CRACOVIA (Polonia) Una vecchia penna a pennino da intingere nella bottiglietta di inchiostro Pelikan. Sembra impossibile, ma era con questo strumento, una volta utile per insegnare a fare le aste e poi i primi rudimenti della scrittura alle elementari, che i nazisti, così tecnici, tatuavano ad Auschwitz in modo naturalmente molto doloroso (e poteva essere il contrario?) il numero di matricola degli internati: quello che diventava il nuovo nome, cognome, patronimico, da tenere bene a mente e scattare all'istante, per sopravvivere, appeno uno lo sentiva pronunciato da una guardia o da un kap .
Nell'incontro con i testimoni sopravvissuti che ha concluso gli appuntamenti ufficiali del viaggio del Treno della memoria 2013, in settecento al cinema Kijov dove anche stavolta, per tre ore, non volava una mosca, sono state le due sorelle Tatiana e Andra Bucci. Marcello Martini invece, la staffetta partigiana di Montemurlo in provincia di Prato internata a Mathausen non aveva una tatuaggio sulla pelle. A Mathausen non usava. "Ma quel numero, per 11 mesi diventato il mio nome - aggiunge - lo porto tatuato nella testa. Non si canceller mai". E lo ripete più volte, in tedesco: 76430.
I testimoni ogni volta che incontrano i ragazzi diventano un fiume in piena. Gli studenti li abbracciano con un caloroso applauso. Ricordare doloroso: dolore a volte nascosto con un goccio di ironia, l'ironia toscana di Marcello, ed altre volte mostrato senza vergogna con le lacrime: come quando le sorelle Bucci parlano del cugino Sergio che non c'è più , torturato per esperimenti medici ad Amburgo e poi finito appeso ad un gancio da macellaio. Ricordi che non smettono di affiorare nel racconto di chi scampato e di pugnalare chi ascolta, dopo aver visto per due giorni, dal vivo e per la prima volta, luoghi e strutture del massacro.
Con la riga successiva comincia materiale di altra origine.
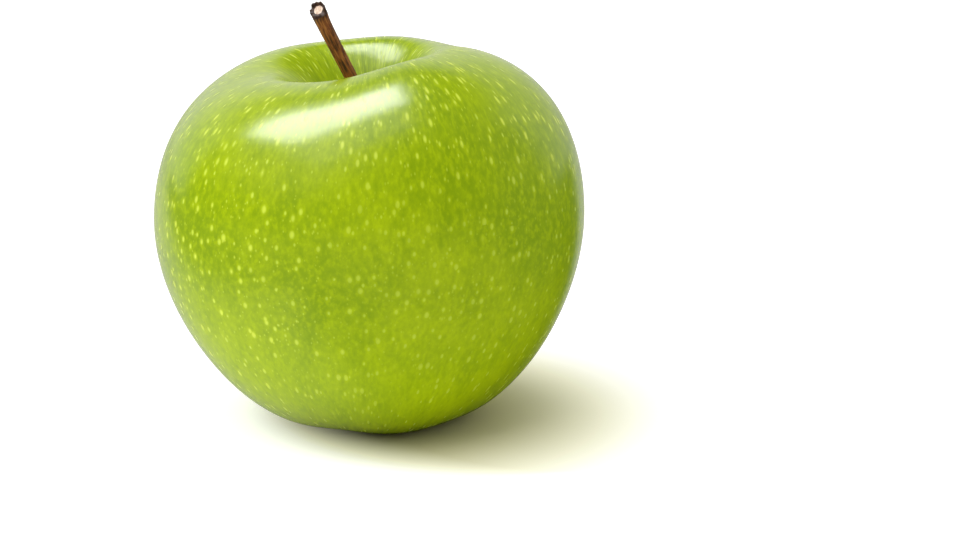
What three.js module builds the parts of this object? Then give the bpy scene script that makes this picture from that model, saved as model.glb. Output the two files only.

La serata si chiude con la voce e il volto di altri testimoni dello sterminio nazista, grazie alle clip video raccolte dalla Fondazione Museo della deportazione e dell'Olocausto di Figline a Prato. Tra loro c'è Shlomo Venezia, recentemente scomparso: la sua ultima intervista. Shlomo era membro del Sonderkommando del crematorio 2 di Birkenau. Il Sonderkommando, il reparto speciale addetto a ripulire le camere a gas, erano testimoni scomodi destinati ad essere eliminati periodicamente. Lui, tra le altre cose, doveva tagliare i capelli ai morti: perchè anche quelli si recuperavano e non venivano tagliati solo ai vivi, utilizzati per tessuti e imbottiture. Shlomo era diventato un implacabile accusatore dei nazisti, soprattutto dopo la scelta di raccontare in un libro la sua incredibile vita.